▶ WORK TO DO
Your task is to return, exactly, the run of lines starting at the line holding "Write part 2" and ending at the line holding "the hangers, their", both ends included and no other lines.

▶ INPUT
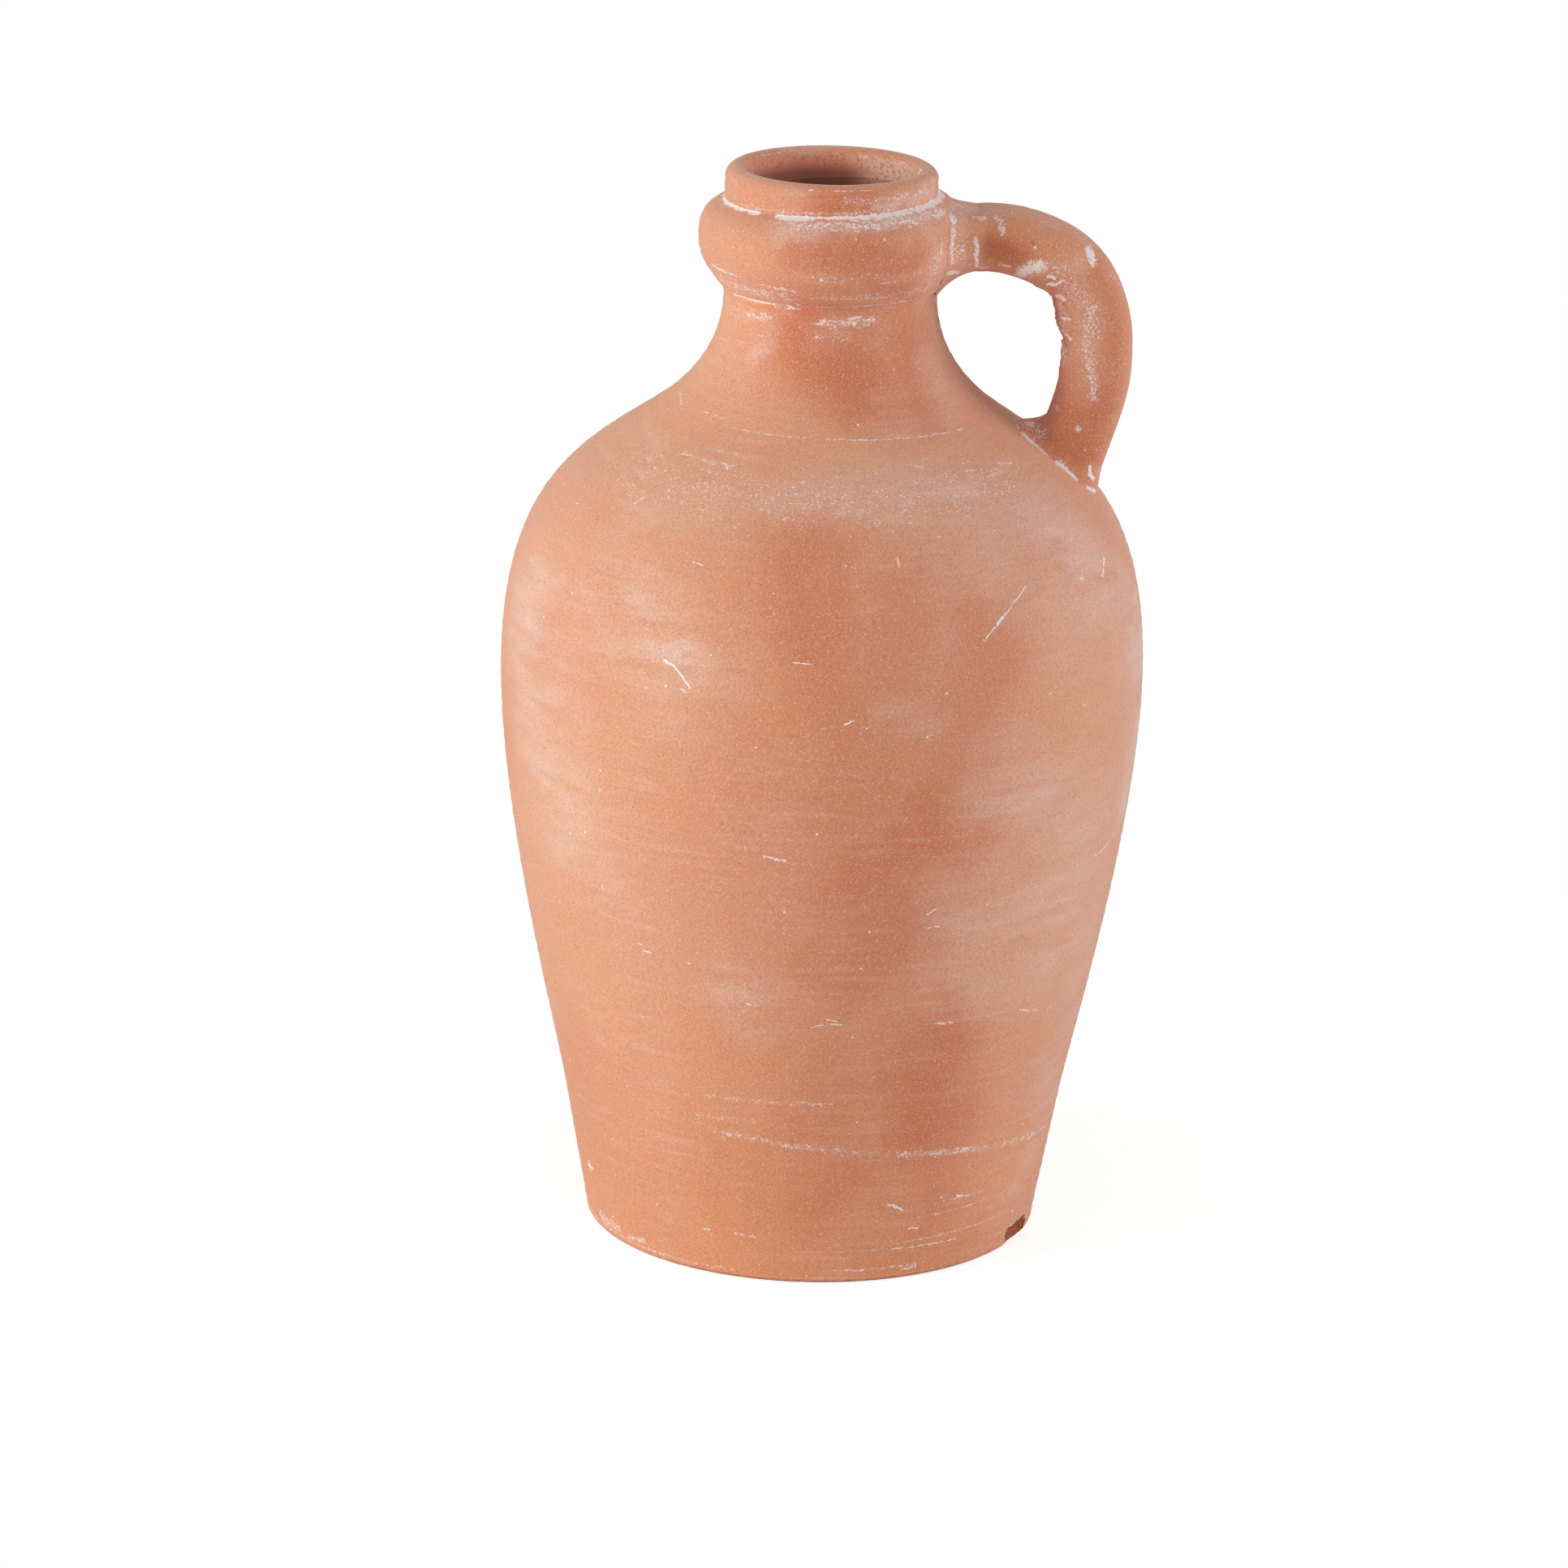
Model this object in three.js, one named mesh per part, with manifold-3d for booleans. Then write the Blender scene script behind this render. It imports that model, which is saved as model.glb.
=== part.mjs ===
// Terracotta jug: sections thrown on the wheel and stacked, with a pulled strap handle luted to them.
// Millimetres, +Z up. The origin is the centre of the foot, on the surface that the jug stands on.
// The handle springs from the collar and comes down on the shoulder, along +X.
import * as THREE from 'three';
import { mergeVertices } from 'three/addons/utils/BufferGeometryUtils.js';
import Module from 'manifold-3d';

const wasm = await Module();
wasm.setup();

// Heights of the thrown sections, from the ground up. Their sum is the height of the jug, 377.19.
const FOOT_SECTION_HEIGHT = 50;
const BODY_HEIGHT = 245.6;
const NECK_HEIGHT = 37.4;
const COLLAR_HEIGHT = 33.9;
const LIP_HEIGHT = 10.29;

// Radii of the outside. The belly is 223.52 across.
const FOOT_RADIUS = 79.4;
const LOW_SEAM_RADIUS = 88;
const BELLY_RADIUS = 111.76;
const SHOULDER_SEAM_RADIUS = 55.6;
const NECK_RADIUS = 36.7;
const COLLAR_RADIUS = 45.7;
const LIP_RADIUS = 36.5;

// The inside.
const MOUTH_RADIUS = 28.8;
const WALL = 8;
const COLLAR_WALL = 12.5;
const FLOOR = 11;
const FLOOR_FILLET = 14;

// The underside: a flat ring to stand on, round a shallow hollow.
const HOLLOW_RADIUS = 58;
const HOLLOW_DEPTH = 2.5;
const FOOT_EDGE_ROUND = 2.2;

// Shape of the belly and shoulder. A slope is the radius gained or lost for each millimetre of height,
// and a fullness is the share of its height over which a curve keeps the direction that it starts with.
const BELLY_RISE = 150;
const BELLY_FULLNESS = 0.35;
const LOW_WALL_SLOPE = 0.19;
const LOW_WALL_FULLNESS = 0.13;
const SHOULDER_SLOPE = 1.27;
const SHOULDER_TOP_FULLNESS = 0.21;
const SHOULDER_FULLNESS = 0.72;

// Shape of the neck, collar and rim.
const NECK_SLOPE = 1.1;
const NECK_BASE_FULLNESS = 0.12;
const NECK_FULLNESS = 0.56;
const COLLAR_BELLY_RISE = 19.5;
const COLLAR_FLARE_FULLNESS = 0.22;
const COLLAR_FULLNESS = 0.57;
const COLLAR_SHOULDER_FULLNESS = 0.88;
const COLLAR_LEDGE = 2;
const COLLAR_LEDGE_DROP = 1.4;
const RIM_OUTER_ROUND = 4.2;
const RIM_INNER_ROUND = 2.7;

// The joints. Each lower section ends in a ridge that the next one sits over, with a film of slip between.
const SLIP_GAP = 0.3;
const RIDGE_HEIGHT = 2;
const RIDGE_SHOULDER = 0.15;

// The strap handle. Its reach is from the collar's widest radius to the middle of the strap's upright.
const HANDLE_REACH = 46.2;
const HANDLE_ROOT_RISE = 0.8;
const HANDLE_DROP = 37.6;
const HANDLE_BEND_OUT = 0.68;
const HANDLE_BEND_UP = 0.66;
const HANDLE_UPRIGHT_FULLNESS = 0.4;
const HANDLE_FOOT_INSET = 28.8;
const HANDLE_LEAN = 0.33;
const HANDLE_STRAIGHT = 17;
const STRAP_ROOT_WIDTH = 32;
const STRAP_WIDTH = 28;
const STRAP_FOOT_WIDTH = 26;
const STRAP_ROOT_THICKNESS = 22.3;
const STRAP_THICKNESS = 24.2;
const STRAP_FOOT_THICKNESS = 24;
const STRAP_SQUARENESS = 2.7;

// The wads of luting clay at its two ends, which spread towards the pot by these amounts on each side.
const TOP_LUTING = 3.6;
const TOP_LUTING_SPREAD = 7;
const TOP_LUTING_FLARE_UP = 2.5;
const TOP_LUTING_FLARE_DOWN = 9;
const FOOT_LUTING = 7;
const FOOT_LUTING_SPREAD = 1.6;
const FOOT_LUTING_WEB = 6.5;
const LUTING_SQUARENESS = 2;
const TOP_SPREAD = { side: TOP_LUTING_SPREAD, over: TOP_LUTING_FLARE_UP, under: TOP_LUTING_FLARE_DOWN };
const FOOT_SPREAD = { side: FOOT_LUTING_SPREAD, over: FOOT_LUTING_SPREAD, under: FOOT_LUTING_WEB };

// The chip in the foot's edge, at the front right. Its azimuth is measured from +X towards +Y.
const CHIP_AZIMUTH = -24;
const CHIP_WIDTH = 21;
const CHIP_HEIGHT = 8;
const CHIP_DEPTH = 5;

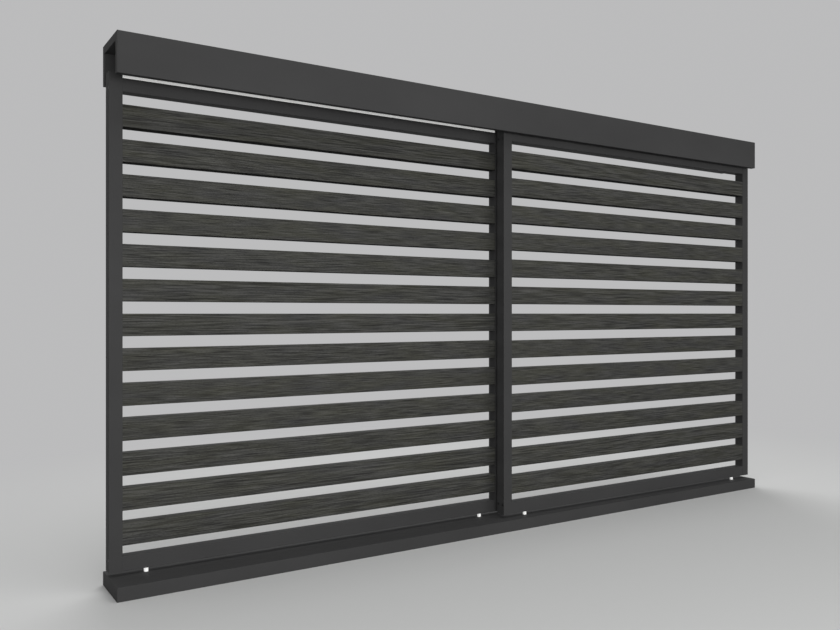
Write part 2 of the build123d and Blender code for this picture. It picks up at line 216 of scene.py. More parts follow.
class HangerSettings(bpy.types.PropertyGroup):
    """Sizes of the hangers, their nuts and their wheels."""

    stem: length("Stem radius", "Radius of a hanger's threaded stem", 4.0 * MM)
    neck: length("Neck", "Height of the plain neck under a hanger's eye", 4.0 * MM)
    nut_flats: length("Nut flats", "Distance across a lock nut's flats", NUT_FLATS)
    nut_height: length("Nut height", "Height of a lock nut", 6.5 * MM)
    nut_bevel: length("Nut bevel", "Height of the bevel on a lock nut's corners", 0.7 * MM)
    nut_lead: length("Nut lead-in", "Bevel at each end of a lock nut's bore", 0.5 * MM)
    nut_play: length("Nut play", "Gap between a lock nut's bore and its stem", 0.05 * MM)
    wheel: length("Wheel radius", "Radius of a wheel's tread", WHEEL_RADIUS)
    wheel_width: length("Wheel width", "Width of a wheel from face to face", 9.0 * MM)
    wheel_bevel: length("Wheel bevel", "Bevel at each edge of the tread", 0.8 * MM)
    rim: length("Rim", "Width of the rim round a wheel's sunk shield", 4.2 * MM)
    shield: length("Shield depth", "How far a bearing's shield lies behind the rim", 0.5 * MM)
    collar: length("Collar", "Width of the ring between axle and shield", 1.4 * MM)
    hub: length("Hub radius", "Radius of the hub on a wheel's inner side", 6.0 * MM)
    hub_height: length("Hub height", "How far the hub stands out from its wheel", 2.0 * MM)
    axle: length("Axle radius", "Radius of an axle", 3.0 * MM)
    axle_end: length("Axle end", "How far the axle stands out of a wheel", 1.0 * MM)
    axle_bevel: length("Axle bevel", "Bevel at each end of an axle", 0.5 * MM)


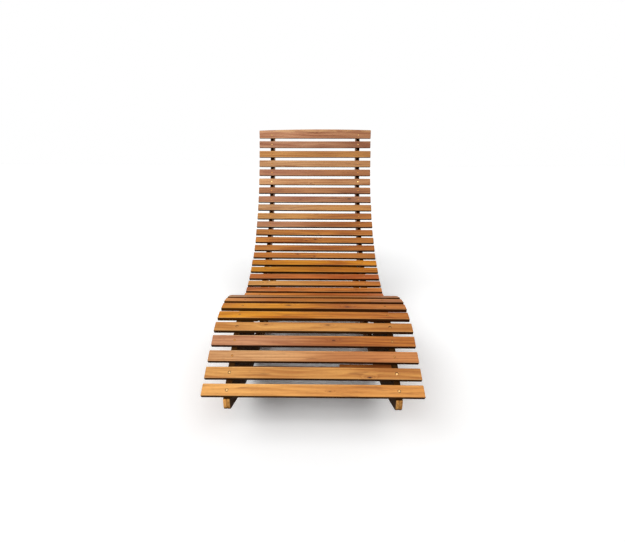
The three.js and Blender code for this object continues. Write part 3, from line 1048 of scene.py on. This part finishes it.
LOOKS = (
    SlatLook(Tone.HONEY, Tone.HONEY, 1.12, 0.65, 60, (Knot(46, -2, 10, 0.5),), 0.5, 0.5, -0.05,
             bright=True, ring=0.85, fade=0.89),
    SlatLook(Tone.HONEY, Tone.HONEY, 0.96, 1.0, 80, (Knot(156, -12, 17, 1.0),), 0.8, -0.5, -0.1,
             bright=True, ring=0.85),
    SlatLook(Tone.TAN, Tone.CLAY, 1.08, 0.8, 110, (), 0.6, 0.4, -0.1, fade=0.9),
    SlatLook(Tone.PINK, Tone.AMBER, 0.98, 1.0, 70, (Knot(60, 2, 15, 0.8),), 0.2, 0.6, -0.1,
             trim=(1.5, 1.1), fade=0.87),
    SlatLook(Tone.HONEY, Tone.HONEY, 0.97, 0.9, 50, (Knot(44, 7, 20, 0.65), Knot(-144, 7, 16, 0.6)),
             0.5, -0.8, -0.1, top_band=0.6, ring=0.9, fade=0.84),
    SlatLook(Tone.GOLD, Tone.AMBER, 1.1, 0.9, 60, (), 0.8, -0.8, -0.1, trim=(1.6, 1.8), fade=0.8),
    SlatLook(Tone.GOLD, Tone.AMBER, 1.08, 1.1, 70, (Knot(-82, 5, 23, 0.9), Knot(109, -5, 23, 0.85)),
             0.5, -0.6, -0.15, trim=(2.0, 0.5), fade=0.89),
    SlatLook(Tone.AMBER, Tone.AMBER, 1.2, 1.0, 70, (), 0.5, -0.9, -0.2, fade=0.75),
    SlatLook(Tone.TAN, Tone.HONEY, 1.0, 1.0, 80, (Knot(-120, 3, 14, 0.5),), 0.5, 0.4, 0.1),
    SlatLook(Tone.AMBER, Tone.RUSSET, 1.0, 1.0, 70, (), -0.4, -0.5, 0.1),
    SlatLook(Tone.PINK, Tone.AMBER, 1.0, 1.0, 90, (Knot(150, -4, 12, 0.6),), 0.3, 0.6, -0.1),
    SlatLook(Tone.GOLD, Tone.HONEY, 1.0, 1.0, 60, (), -0.3, 0.0, 0.15),
    SlatLook(Tone.AMBER, Tone.PINK, 1.0, 1.1, 80, (Knot(30, 6, 12, 0.5),), 0.2, -0.4, 0.0),
    SlatLook(Tone.HONEY, Tone.AMBER, 1.0, 1.0, 70, (), -0.2, 0.5, -0.15),
    SlatLook(Tone.AMBER, Tone.RUSSET, 1.35, 1.0, 75, (), 0.0, -0.7, 0.15, trim=(2.0, 1.8), fade=0.75),
    SlatLook(Tone.RUSSET, Tone.AMBER, 0.97, 1.1, 65, (Knot(187, 2, 16, 0.5),), -0.5, -0.6, 0.0,
             trim=(2.0, 1.4), fade=0.96),
    SlatLook(Tone.HONEY, Tone.AMBER, 0.86, 1.0, 80, (Knot(-210, 4, 12, 0.7),), 0.5, -0.8, 0.15,
             trim=(2.0, 0.4), fade=0.98),
    SlatLook(Tone.RUSSET, Tone.RUSSET, 1.0, 1.0, 70, (), 0.4, 0.4, 0.1, trim=(1.8, 0.4), fade=1.1),
    SlatLook(Tone.GOLD, Tone.GOLD, 0.8, 0.8, 60, (), 0.0, 0.1, -0.15, trim=(1.5, 0.4), fade=0.93),
    SlatLook(Tone.GOLD, Tone.GOLD, 0.87, 0.8, 55, (), 0.8, -0.7, -0.2, fade=0.92),
    SlatLook(Tone.AMBER, Tone.AMBER, 0.98, 1.1, 75, (Knot(-82, 6, 20, 0.95), Knot(0, -8, 17, 0.85)),
             0.5, -0.8, -0.2, trim=(2.0, 1.3), fade=0.68),
    SlatLook(Tone.AMBER, Tone.AMBER, 0.79, 1.0, 80, (), -0.5, -0.3, 0.1, trim=(2.0, 0.4), fade=0.88),
    SlatLook(Tone.AMBER, Tone.AMBER, 0.88, 1.2, 70, (Knot(4, 4, 24, 0.95), Knot(-42, -6, 15, 0.8)),
             -0.5, 0.8, -0.2, trim=(1.8, 0.4), fade=0.7),
    SlatLook(Tone.AMBER, Tone.AMBER, 0.72, 1.0, 75, (Knot(20, -11, 12, 0.7),), -0.5, -0.6, -0.2,
             trim=(0.3, 1.6), fade=0.96),
    SlatLook(Tone.PINK, Tone.AMBER, 0.81, 1.0, 85, (), -0.4, -0.8, 0.1, fade=0.8),
    SlatLook(Tone.HONEY, Tone.AMBER, 0.77, 0.9, 70, (), -0.5, -0.4, 0.1, trim=(0.4, 1.5), fade=0.86),
    SlatLook(Tone.TAN, Tone.HONEY, 0.84, 0.9, 60, (), -0.5, 0.8, -0.1, fade=0.78),
    SlatLook(Tone.PINK, Tone.PINK, 0.87, 1.1, 75, (Knot(184, 2, 24, 0.95), Knot(-76, -3, 13, 0.6)),
             -0.3, -0.8, 0.1, trim=(0.3, 1.8), fade=0.7),
    SlatLook(Tone.CLAY, Tone.CLAY, 0.82, 0.9, 80, (), 0.0, 0.2, 0.1, trim=(0.3, 2.0), fade=0.78),
    SlatLook(Tone.TAN, Tone.TAN, 1.14, 0.9, 70, (Knot(-22, -11, 14, 0.6),), -0.3, -0.2, 0.1,
             trim=(0.3, 1.8), bright=True, fade=0.78),
    SlatLook(Tone.PINK, Tone.CLAY, 0.97, 0.9, 85, (), -0.5, 0.5, 0.1, trim=(0.3, 1.8), fade=0.75),
    SlatLook(Tone.TAN, Tone.TAN, 1.02, 0.9, 80, (), -0.3, -0.8, 0.1, trim=(0.4, 1.0)),
    SlatLook(Tone.HONEY, Tone.HONEY, 0.92, 0.9, 90, (), 0.0, -0.2, 0.2, fade=0.76),
    SlatLook(Tone.ROSE, Tone.ROSE, 1.0, 1.2, 65, (), -0.4, 0.9, 0.15, trim=(1.1, 2.0), bright=True,
             fade=0.74),
    SlatLook(Tone.ROSE, Tone.ROSE, 1.2, 1.0, 70, (Knot(10, 14, 12, 0.7),), 0.2, -0.6, 0.1,
             trim=(1.8, 2.0), bright=True, fade=0.72),
)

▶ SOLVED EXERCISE
Write part 2 of the build123d and Blender code for this picture. It picks up at line 216 of scene.py. More parts follow.
class HangerSettings(bpy.types.PropertyGroup):
    """Sizes of the hangers, their nuts and their wheels."""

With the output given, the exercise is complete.